*To be done*: Every line below that mentions the word "import" should be copied out.

*Supplied data*:

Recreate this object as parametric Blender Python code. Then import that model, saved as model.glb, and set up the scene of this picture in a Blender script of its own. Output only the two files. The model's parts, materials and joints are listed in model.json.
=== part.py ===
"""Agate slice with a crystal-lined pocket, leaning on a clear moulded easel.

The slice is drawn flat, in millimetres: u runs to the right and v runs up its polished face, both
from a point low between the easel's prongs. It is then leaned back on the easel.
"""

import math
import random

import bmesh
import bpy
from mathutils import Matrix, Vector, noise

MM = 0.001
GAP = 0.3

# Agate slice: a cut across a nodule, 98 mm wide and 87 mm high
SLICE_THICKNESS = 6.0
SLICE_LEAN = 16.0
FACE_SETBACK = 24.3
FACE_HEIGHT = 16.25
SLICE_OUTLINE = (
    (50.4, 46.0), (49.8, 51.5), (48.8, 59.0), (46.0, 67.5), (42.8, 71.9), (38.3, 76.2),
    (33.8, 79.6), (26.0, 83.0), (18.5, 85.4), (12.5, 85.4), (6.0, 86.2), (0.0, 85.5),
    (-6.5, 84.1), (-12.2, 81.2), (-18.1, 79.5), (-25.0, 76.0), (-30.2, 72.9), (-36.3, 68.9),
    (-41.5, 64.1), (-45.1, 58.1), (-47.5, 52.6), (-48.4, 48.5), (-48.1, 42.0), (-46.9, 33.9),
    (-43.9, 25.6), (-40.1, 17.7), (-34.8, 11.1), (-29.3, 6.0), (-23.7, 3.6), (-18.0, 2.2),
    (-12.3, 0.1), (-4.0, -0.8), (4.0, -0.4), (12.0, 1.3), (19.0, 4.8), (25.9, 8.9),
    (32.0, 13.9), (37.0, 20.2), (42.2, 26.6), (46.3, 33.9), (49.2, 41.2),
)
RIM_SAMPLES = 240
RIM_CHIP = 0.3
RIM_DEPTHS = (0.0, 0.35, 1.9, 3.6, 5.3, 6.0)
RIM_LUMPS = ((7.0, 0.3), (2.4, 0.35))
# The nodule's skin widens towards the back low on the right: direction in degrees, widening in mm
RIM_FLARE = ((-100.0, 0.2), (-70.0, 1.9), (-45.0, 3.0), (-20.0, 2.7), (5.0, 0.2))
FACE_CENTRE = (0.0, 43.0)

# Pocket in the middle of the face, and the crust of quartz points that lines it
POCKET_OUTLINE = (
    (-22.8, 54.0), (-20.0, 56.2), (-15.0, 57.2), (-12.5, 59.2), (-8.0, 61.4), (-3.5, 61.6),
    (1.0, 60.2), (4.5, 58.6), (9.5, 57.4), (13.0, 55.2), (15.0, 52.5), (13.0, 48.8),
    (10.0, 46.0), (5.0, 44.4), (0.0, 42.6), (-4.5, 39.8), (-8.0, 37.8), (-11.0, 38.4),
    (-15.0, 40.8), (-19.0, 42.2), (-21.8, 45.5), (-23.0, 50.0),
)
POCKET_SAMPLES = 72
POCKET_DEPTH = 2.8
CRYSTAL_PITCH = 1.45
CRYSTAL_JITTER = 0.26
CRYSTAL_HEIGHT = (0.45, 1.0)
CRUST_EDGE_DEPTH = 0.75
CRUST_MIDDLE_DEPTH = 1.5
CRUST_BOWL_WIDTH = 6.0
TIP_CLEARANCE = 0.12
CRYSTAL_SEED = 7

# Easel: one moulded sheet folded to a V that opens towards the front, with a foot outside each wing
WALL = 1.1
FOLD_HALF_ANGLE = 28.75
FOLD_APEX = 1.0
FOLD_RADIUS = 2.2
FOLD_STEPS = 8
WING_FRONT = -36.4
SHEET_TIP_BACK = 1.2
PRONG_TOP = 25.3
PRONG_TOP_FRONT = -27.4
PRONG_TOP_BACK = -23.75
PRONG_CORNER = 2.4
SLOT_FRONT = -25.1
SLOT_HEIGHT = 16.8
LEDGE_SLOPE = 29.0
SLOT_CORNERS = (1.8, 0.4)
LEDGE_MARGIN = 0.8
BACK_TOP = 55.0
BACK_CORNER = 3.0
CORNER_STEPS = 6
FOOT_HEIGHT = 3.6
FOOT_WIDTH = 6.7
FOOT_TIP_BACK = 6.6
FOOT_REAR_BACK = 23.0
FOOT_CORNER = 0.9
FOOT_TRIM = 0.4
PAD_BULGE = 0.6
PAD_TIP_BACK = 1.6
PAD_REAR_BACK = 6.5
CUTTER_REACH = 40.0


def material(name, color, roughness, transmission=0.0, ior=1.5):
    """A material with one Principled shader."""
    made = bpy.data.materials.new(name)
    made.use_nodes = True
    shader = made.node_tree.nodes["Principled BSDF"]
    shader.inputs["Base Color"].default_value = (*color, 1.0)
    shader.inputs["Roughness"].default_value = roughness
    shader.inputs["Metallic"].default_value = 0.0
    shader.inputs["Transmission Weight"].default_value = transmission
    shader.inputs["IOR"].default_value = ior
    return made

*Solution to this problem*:
Recreate this object as parametric Blender Python code. Then import that model, saved as model.glb, and set up the scene of this picture in a Blender script of its own. Output only the two files. The model's parts, materials and joints are listed in model.json.
import math
import random
import bmesh
import bpy
from mathutils import Matrix, Vector, noise